- [Task brief]:
Return the listing below in full, with every line exactly as it is.

- [Dataset extract]:
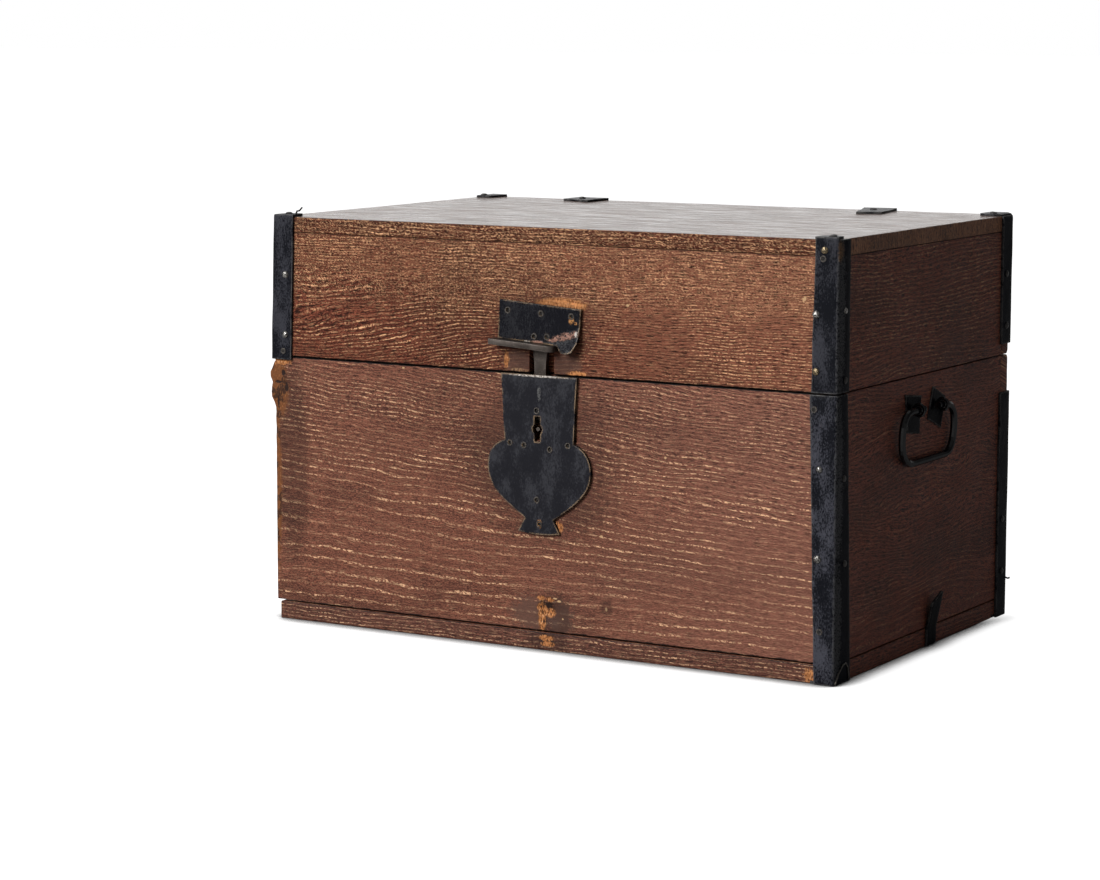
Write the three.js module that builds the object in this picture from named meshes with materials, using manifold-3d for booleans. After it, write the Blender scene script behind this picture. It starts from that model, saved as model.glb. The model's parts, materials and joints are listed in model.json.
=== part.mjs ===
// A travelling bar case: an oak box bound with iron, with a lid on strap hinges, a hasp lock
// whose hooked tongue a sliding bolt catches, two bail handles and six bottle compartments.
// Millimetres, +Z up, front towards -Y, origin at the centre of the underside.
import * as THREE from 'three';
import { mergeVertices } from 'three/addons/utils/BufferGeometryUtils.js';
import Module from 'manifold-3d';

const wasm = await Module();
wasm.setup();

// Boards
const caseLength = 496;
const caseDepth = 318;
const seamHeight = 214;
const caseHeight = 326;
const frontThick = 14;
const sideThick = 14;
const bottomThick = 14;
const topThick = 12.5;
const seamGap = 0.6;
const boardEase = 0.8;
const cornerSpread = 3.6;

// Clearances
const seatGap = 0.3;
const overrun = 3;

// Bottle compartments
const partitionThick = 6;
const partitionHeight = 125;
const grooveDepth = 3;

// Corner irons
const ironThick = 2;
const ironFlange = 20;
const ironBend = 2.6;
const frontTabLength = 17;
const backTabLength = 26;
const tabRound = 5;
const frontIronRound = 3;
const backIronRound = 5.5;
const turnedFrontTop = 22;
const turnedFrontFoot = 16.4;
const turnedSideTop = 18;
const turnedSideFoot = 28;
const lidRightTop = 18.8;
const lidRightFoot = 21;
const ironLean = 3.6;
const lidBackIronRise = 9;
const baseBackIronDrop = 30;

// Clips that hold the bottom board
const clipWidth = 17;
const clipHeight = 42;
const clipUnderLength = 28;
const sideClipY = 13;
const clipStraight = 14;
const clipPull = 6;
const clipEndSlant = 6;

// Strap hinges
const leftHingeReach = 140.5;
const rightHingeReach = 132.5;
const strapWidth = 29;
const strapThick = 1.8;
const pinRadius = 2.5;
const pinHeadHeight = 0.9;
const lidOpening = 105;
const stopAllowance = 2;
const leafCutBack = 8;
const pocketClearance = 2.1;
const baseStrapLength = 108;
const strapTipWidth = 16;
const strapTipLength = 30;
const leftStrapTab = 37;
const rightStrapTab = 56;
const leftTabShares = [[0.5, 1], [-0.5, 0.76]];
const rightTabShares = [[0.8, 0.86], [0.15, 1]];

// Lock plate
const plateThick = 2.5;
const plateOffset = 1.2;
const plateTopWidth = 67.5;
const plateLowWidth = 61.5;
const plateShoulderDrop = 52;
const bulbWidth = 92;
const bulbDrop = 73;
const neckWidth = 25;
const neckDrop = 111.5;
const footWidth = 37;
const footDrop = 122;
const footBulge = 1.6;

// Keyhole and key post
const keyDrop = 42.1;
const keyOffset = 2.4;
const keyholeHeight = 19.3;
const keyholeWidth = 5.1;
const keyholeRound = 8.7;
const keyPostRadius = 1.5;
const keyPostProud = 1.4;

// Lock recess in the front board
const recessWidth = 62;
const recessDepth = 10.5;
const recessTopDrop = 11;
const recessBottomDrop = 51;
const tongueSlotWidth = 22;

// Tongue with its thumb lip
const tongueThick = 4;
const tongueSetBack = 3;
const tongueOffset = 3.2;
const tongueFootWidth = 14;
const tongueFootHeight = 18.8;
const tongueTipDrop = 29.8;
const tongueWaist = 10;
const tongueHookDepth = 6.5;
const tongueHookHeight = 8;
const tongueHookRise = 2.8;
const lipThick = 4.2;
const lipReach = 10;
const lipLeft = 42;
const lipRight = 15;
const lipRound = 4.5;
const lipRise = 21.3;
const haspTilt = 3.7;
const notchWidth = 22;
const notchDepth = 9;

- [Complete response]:
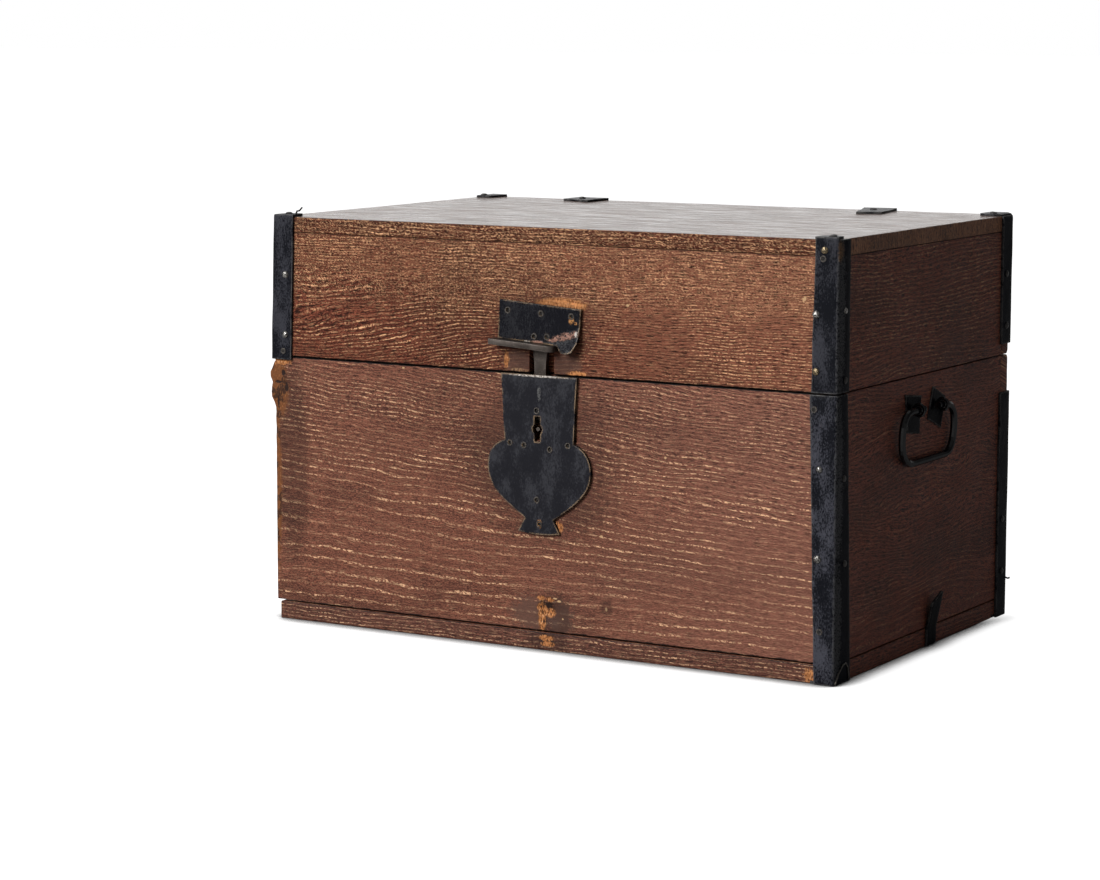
Write the three.js module that builds the object in this picture from named meshes with materials, using manifold-3d for booleans. After it, write the Blender scene script behind this picture. It starts from that model, saved as model.glb. The model's parts, materials and joints are listed in model.json.
=== part.mjs ===
// A travelling bar case: an oak box bound with iron, with a lid on strap hinges, a hasp lock
// whose hooked tongue a sliding bolt catches, two bail handles and six bottle compartments.
// Millimetres, +Z up, front towards -Y, origin at the centre of the underside.
import * as THREE from 'three';
import { mergeVertices } from 'three/addons/utils/BufferGeometryUtils.js';
import Module from 'manifold-3d';

const wasm = await Module();
wasm.setup();

// Boards
const caseLength = 496;
const caseDepth = 318;
const seamHeight = 214;
const caseHeight = 326;
const frontThick = 14;
const sideThick = 14;
const bottomThick = 14;
const topThick = 12.5;
const seamGap = 0.6;
const boardEase = 0.8;
const cornerSpread = 3.6;

// Clearances
const seatGap = 0.3;
const overrun = 3;

// Bottle compartments
const partitionThick = 6;
const partitionHeight = 125;
const grooveDepth = 3;

// Corner irons
const ironThick = 2;
const ironFlange = 20;
const ironBend = 2.6;
const frontTabLength = 17;
const backTabLength = 26;
const tabRound = 5;
const frontIronRound = 3;
const backIronRound = 5.5;
const turnedFrontTop = 22;
const turnedFrontFoot = 16.4;
const turnedSideTop = 18;
const turnedSideFoot = 28;
const lidRightTop = 18.8;
const lidRightFoot = 21;
const ironLean = 3.6;
const lidBackIronRise = 9;
const baseBackIronDrop = 30;

// Clips that hold the bottom board
const clipWidth = 17;
const clipHeight = 42;
const clipUnderLength = 28;
const sideClipY = 13;
const clipStraight = 14;
const clipPull = 6;
const clipEndSlant = 6;

// Strap hinges
const leftHingeReach = 140.5;
const rightHingeReach = 132.5;
const strapWidth = 29;
const strapThick = 1.8;
const pinRadius = 2.5;
const pinHeadHeight = 0.9;
const lidOpening = 105;
const stopAllowance = 2;
const leafCutBack = 8;
const pocketClearance = 2.1;
const baseStrapLength = 108;
const strapTipWidth = 16;
const strapTipLength = 30;
const leftStrapTab = 37;
const rightStrapTab = 56;
const leftTabShares = [[0.5, 1], [-0.5, 0.76]];
const rightTabShares = [[0.8, 0.86], [0.15, 1]];

// Lock plate
const plateThick = 2.5;
const plateOffset = 1.2;
const plateTopWidth = 67.5;
const plateLowWidth = 61.5;
const plateShoulderDrop = 52;
const bulbWidth = 92;
const bulbDrop = 73;
const neckWidth = 25;
const neckDrop = 111.5;
const footWidth = 37;
const footDrop = 122;
const footBulge = 1.6;

// Keyhole and key post
const keyDrop = 42.1;
const keyOffset = 2.4;
const keyholeHeight = 19.3;
const keyholeWidth = 5.1;
const keyholeRound = 8.7;
const keyPostRadius = 1.5;
const keyPostProud = 1.4;

// Lock recess in the front board
const recessWidth = 62;
const recessDepth = 10.5;
const recessTopDrop = 11;
const recessBottomDrop = 51;
const tongueSlotWidth = 22;

// Tongue with its thumb lip
const tongueThick = 4;
const tongueSetBack = 3;
const tongueOffset = 3.2;
const tongueFootWidth = 14;
const tongueFootHeight = 18.8;
const tongueTipDrop = 29.8;
const tongueWaist = 10;
const tongueHookDepth = 6.5;
const tongueHookHeight = 8;
const tongueHookRise = 2.8;
const lipThick = 4.2;
const lipReach = 10;
const lipLeft = 42;
const lipRight = 15;
const lipRound = 4.5;
const lipRise = 21.3;
const haspTilt = 3.7;
const notchWidth = 22;
const notchDepth = 9;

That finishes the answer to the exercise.